Showing posts with label blue delphiniums. Show all posts
Showing posts with label blue delphiniums. Show all posts

Thursday, July 16, 2015

A Two Year Process

I was asked on a comment on my last post about how long I had been working on my garden.  I couldn't quite remember.  So much had changed that it was hard to remember back to what it was.  I had to go back to my photo files.



 This is the way it looked when we had our first look.  There was lawn under the snow, on both sides of the fence.  The clothes line was the dominant feature of the side yard.

In May of 2009, a little more than two years ago, before we even took possession I was pulling the weeds away from the few daffodils hugging the side of the house.  I remember the former owner asking if I wanted to buy her grass trimmer.  My answer was that I wouldn't need one.  There would be no grass to trim.


As soon as we moved in we got rid of the fence and the tree stump and the tree whose roots were causing damage.  I started digging up the grass, and planting what I could scrounge up.  I also bought a couple of rose bushes on sale.

I knew a field where flat rocks were available and our city has a compost site not far from us.  I used newspapers underneath the raised beds of compost to discourage weeds from coming through.


I was able to get quite a few annuals for next to nothing when the beds were done because the season was half way over.
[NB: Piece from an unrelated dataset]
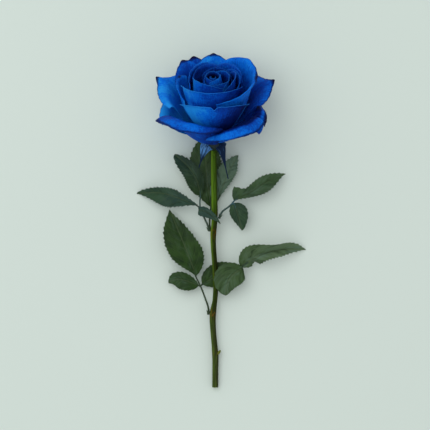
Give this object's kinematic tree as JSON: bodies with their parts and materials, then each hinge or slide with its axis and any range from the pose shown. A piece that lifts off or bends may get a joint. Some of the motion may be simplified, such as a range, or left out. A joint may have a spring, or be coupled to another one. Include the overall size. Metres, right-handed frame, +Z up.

I also planted a few vegetables like cucumbers in the planter and beans, both as a border and for climbing.  We picked up the bench arbor at an outlet that had it cheap because it was missing a couple of caps.


It wasn't until the second year(last year)  that I painted the deck white.  Last spring I was able to get one of the grape vines that I had started at the last house we had.  I didn't expect it to do much the first year, but it took off.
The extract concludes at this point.